▶ Exercise brief:
Each line of the material below should be reproduced exactly.

※ ※ ※

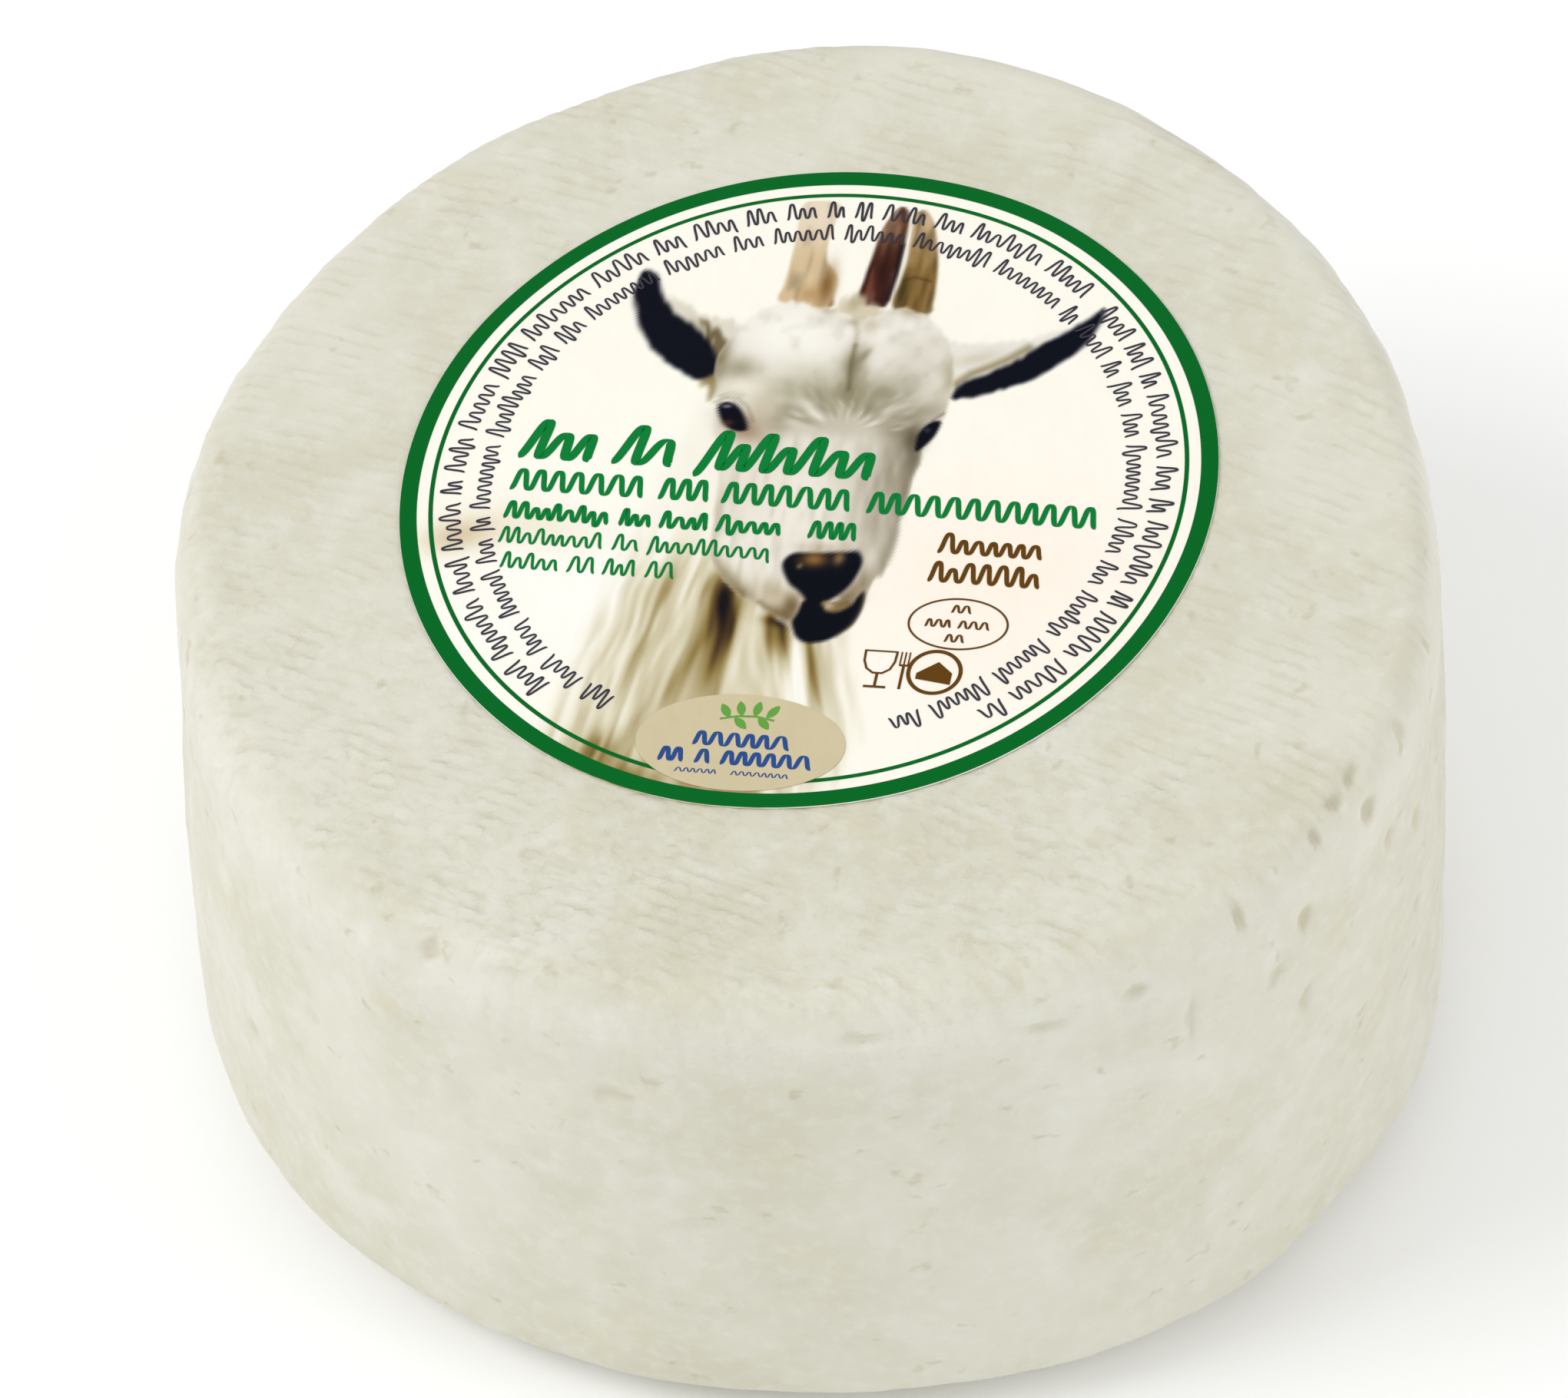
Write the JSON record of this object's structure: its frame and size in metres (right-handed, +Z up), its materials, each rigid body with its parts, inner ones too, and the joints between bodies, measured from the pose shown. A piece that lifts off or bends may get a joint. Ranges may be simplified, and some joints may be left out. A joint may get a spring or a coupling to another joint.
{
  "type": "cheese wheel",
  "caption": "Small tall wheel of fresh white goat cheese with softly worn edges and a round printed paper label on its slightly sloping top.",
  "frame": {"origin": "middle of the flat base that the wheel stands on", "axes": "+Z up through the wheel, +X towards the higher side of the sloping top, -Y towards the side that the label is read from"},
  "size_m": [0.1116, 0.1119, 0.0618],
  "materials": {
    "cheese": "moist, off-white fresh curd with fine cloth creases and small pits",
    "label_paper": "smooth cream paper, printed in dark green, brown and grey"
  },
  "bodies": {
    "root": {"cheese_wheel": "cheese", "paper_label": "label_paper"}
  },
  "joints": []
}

※ ※ ※

▶ Task answer:
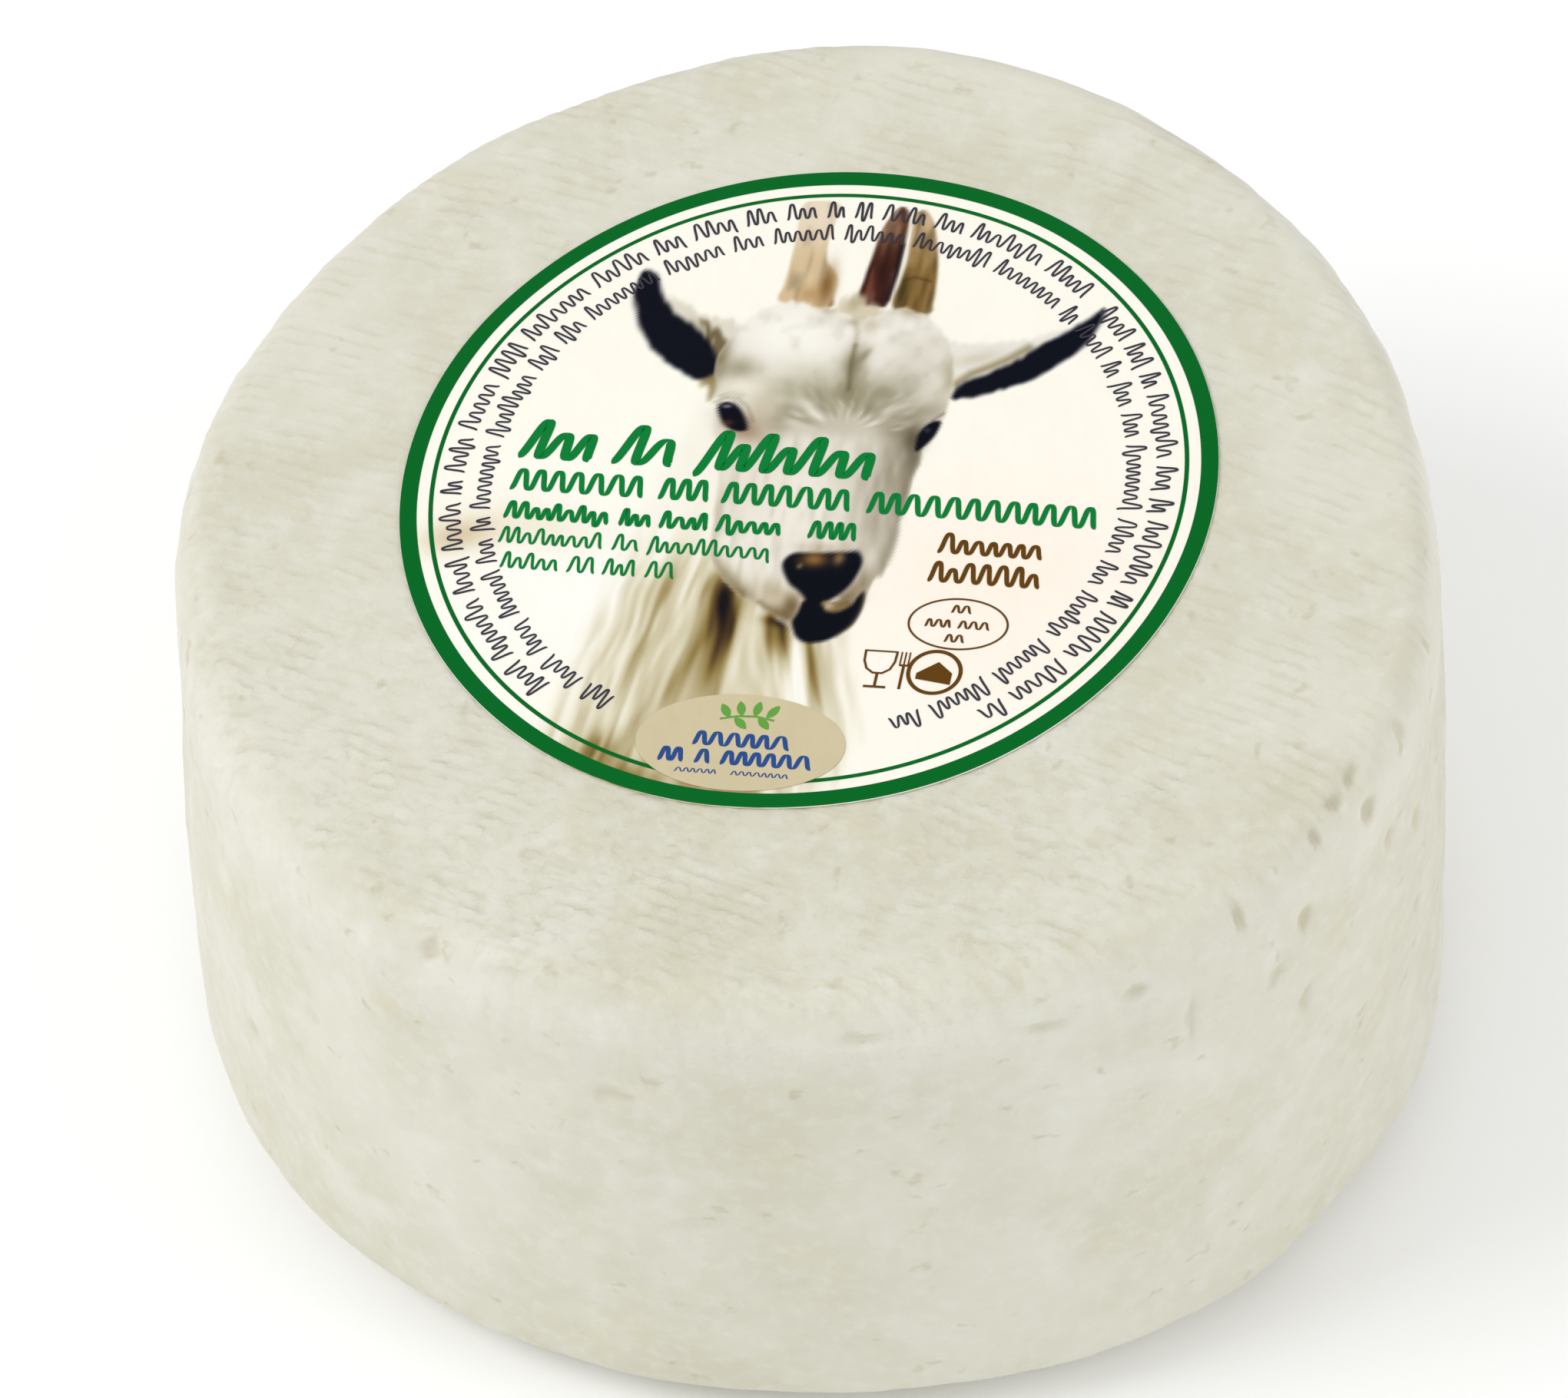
Write the JSON record of this object's structure: its frame and size in metres (right-handed, +Z up), its materials, each rigid body with its parts, inner ones too, and the joints between bodies, measured from the pose shown. A piece that lifts off or bends may get a joint. Ranges may be simplified, and some joints may be left out. A joint may get a spring or a coupling to another joint.
{
  "type": "cheese wheel",
  "caption": "Small tall wheel of fresh white goat cheese with softly worn edges and a round printed paper label on its slightly sloping top.",
  "frame": {"origin": "middle of the flat base that the wheel stands on", "axes": "+Z up through the wheel, +X towards the higher side of the sloping top, -Y towards the side that the label is read from"},
  "size_m": [0.1116, 0.1119, 0.0618],
  "materials": {
    "cheese": "moist, off-white fresh curd with fine cloth creases and small pits",
    "label_paper": "smooth cream paper, printed in dark green, brown and grey"
  },
  "bodies": {
    "root": {"cheese_wheel": "cheese", "paper_label": "label_paper"}
  },
  "joints": []
}